[WHAT YOU HAVE TO DO] In the listing below, locate the lines that hold "from" and copy them.

┌─ RAW RECORDS

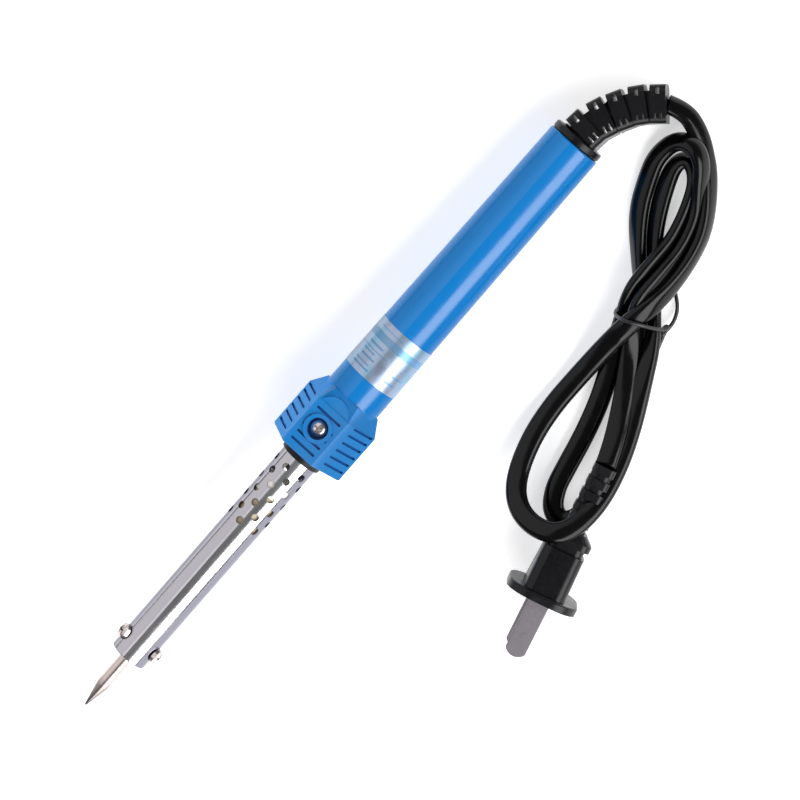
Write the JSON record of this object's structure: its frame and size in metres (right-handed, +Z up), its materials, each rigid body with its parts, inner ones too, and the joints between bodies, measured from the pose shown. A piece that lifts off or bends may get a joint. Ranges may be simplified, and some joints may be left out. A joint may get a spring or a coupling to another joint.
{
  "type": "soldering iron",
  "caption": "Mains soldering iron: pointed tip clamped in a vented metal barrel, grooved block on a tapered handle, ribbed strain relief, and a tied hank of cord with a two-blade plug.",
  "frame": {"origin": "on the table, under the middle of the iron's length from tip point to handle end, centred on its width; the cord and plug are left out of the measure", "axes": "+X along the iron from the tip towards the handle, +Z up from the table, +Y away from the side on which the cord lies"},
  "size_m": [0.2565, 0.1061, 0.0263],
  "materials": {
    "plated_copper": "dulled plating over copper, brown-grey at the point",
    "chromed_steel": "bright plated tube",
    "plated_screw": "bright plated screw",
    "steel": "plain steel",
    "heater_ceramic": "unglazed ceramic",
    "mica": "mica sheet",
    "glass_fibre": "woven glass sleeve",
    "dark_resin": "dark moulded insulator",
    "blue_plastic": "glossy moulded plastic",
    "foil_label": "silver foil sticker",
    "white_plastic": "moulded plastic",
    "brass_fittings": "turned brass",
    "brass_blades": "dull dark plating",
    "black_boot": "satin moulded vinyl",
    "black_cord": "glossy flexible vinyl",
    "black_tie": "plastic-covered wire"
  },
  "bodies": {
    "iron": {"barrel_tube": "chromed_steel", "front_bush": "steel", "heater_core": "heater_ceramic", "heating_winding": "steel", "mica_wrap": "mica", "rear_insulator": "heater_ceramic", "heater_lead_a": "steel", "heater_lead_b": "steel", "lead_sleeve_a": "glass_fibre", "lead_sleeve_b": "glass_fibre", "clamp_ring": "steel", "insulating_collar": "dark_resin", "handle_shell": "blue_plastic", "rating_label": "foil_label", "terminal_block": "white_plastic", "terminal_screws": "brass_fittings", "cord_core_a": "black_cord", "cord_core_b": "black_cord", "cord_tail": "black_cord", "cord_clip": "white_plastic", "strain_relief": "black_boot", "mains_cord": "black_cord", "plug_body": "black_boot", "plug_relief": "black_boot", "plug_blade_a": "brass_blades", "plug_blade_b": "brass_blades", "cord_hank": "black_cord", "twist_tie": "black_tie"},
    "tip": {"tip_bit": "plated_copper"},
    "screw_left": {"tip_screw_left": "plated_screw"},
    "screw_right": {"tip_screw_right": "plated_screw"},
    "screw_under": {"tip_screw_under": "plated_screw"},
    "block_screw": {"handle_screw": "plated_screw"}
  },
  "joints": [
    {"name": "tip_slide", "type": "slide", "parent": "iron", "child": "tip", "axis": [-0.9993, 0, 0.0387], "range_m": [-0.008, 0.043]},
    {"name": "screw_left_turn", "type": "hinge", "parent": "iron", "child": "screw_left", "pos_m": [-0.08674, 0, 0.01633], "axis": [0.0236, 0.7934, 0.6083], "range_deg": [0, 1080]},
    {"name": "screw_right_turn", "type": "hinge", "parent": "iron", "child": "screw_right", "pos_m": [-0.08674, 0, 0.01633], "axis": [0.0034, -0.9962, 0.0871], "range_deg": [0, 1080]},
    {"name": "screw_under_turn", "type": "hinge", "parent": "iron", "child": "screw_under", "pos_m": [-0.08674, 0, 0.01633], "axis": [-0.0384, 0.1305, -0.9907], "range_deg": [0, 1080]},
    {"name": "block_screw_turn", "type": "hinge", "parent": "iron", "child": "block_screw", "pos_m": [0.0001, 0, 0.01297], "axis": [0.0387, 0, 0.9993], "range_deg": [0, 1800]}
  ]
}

└─
┌─ RAW RECORDS

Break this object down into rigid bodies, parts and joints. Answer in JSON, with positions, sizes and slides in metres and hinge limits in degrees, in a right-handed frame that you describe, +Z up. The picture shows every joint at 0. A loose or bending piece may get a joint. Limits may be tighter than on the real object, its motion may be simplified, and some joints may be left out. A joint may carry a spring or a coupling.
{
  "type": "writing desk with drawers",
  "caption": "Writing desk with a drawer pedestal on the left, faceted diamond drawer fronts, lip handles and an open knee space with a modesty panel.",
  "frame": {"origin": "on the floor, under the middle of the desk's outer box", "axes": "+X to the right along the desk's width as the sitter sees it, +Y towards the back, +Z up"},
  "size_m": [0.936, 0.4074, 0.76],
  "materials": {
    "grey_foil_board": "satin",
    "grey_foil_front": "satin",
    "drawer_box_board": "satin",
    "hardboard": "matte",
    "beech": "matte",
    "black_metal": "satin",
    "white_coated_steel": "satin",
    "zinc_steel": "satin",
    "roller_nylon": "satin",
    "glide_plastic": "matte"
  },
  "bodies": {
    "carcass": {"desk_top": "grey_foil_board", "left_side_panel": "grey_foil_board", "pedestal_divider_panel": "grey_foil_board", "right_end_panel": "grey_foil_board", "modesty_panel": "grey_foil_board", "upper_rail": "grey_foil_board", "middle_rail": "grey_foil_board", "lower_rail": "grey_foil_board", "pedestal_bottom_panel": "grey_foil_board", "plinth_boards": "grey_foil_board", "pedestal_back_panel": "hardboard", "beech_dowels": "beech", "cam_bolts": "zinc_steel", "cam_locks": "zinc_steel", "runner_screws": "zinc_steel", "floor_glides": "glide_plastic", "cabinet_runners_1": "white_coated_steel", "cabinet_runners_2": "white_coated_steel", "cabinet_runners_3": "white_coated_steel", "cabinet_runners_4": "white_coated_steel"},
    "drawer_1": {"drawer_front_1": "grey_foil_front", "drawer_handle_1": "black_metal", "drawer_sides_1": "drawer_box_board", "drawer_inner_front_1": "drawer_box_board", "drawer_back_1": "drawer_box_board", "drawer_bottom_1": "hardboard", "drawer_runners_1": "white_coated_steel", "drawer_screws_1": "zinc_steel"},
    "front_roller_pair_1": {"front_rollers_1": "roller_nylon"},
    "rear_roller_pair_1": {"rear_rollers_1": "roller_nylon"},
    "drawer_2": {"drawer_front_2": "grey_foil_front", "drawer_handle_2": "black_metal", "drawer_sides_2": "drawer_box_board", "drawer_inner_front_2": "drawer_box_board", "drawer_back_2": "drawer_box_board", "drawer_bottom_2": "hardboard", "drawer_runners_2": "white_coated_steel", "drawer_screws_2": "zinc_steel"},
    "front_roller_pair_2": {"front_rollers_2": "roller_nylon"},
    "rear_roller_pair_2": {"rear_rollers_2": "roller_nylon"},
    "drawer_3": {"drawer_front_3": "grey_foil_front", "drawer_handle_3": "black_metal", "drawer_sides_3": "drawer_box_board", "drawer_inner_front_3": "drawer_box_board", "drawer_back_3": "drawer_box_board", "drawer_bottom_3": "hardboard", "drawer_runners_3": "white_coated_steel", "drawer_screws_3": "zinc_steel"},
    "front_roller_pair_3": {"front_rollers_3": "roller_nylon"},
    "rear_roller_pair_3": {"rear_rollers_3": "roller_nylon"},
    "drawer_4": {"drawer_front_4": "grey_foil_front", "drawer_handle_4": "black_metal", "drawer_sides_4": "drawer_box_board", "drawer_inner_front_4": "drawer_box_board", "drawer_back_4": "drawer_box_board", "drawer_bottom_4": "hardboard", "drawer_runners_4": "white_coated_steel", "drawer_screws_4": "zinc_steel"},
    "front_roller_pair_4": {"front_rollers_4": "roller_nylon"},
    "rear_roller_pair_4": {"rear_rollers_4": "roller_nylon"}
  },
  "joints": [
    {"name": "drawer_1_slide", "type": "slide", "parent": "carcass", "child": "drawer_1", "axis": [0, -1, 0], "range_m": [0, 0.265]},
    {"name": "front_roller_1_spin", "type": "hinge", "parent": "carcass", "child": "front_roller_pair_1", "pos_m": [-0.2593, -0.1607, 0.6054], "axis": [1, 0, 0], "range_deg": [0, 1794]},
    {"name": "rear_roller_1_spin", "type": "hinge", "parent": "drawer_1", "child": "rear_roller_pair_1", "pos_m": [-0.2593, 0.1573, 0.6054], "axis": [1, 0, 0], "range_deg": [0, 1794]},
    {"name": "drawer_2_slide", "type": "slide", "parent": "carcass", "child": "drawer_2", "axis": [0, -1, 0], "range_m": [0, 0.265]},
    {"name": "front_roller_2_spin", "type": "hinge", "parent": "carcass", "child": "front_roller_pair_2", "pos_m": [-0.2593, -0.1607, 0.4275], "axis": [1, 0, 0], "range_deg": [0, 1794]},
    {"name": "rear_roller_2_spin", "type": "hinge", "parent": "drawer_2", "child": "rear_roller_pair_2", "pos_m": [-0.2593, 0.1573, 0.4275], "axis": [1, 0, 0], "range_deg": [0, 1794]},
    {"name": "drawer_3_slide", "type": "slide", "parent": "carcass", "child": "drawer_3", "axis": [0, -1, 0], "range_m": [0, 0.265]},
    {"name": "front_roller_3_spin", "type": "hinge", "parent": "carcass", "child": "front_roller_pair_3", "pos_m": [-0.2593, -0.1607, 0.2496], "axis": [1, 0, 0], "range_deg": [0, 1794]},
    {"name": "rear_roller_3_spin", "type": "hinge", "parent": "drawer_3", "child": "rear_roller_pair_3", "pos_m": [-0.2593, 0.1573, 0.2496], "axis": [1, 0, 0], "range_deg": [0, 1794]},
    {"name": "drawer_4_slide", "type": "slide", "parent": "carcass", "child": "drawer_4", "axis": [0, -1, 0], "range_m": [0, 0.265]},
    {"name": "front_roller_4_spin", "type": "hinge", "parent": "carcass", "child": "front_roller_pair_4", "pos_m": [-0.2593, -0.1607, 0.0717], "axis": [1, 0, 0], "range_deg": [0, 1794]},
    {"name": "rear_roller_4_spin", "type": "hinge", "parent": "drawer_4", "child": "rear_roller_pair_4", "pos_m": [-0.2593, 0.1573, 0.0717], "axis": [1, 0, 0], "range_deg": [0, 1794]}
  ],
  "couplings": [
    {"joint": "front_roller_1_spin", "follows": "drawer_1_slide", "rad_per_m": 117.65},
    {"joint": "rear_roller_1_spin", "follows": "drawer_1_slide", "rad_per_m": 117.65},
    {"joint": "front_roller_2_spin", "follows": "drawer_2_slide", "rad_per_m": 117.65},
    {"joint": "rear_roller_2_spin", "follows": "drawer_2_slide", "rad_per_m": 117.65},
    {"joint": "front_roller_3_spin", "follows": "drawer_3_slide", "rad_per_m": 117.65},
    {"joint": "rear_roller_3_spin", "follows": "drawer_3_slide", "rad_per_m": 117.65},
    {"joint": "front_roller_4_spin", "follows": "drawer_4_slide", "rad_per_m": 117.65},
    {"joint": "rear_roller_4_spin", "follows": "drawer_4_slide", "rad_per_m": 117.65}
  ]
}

└─
┌─ RAW RECORDS

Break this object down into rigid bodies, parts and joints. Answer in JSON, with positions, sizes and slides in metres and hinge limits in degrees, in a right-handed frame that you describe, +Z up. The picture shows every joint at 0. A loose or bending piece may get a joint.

└─

[SOLUTION BELOW]
Write the JSON record of this object's structure: its frame and size in metres (right-handed, +Z up), its materials, each rigid body with its parts, inner ones too, and the joints between bodies, measured from the pose shown. A piece that lifts off or bends may get a joint. Ranges may be simplified, and some joints may be left out. A joint may get a spring or a coupling to another joint.
  "frame": {"origin": "on the table, under the middle of the iron's length from tip point to handle end, centred on its width; the cord and plug are left out of the measure", "axes": "+X along the iron from the tip towards the handle, +Z up from the table, +Y away from the side on which the cord lies"},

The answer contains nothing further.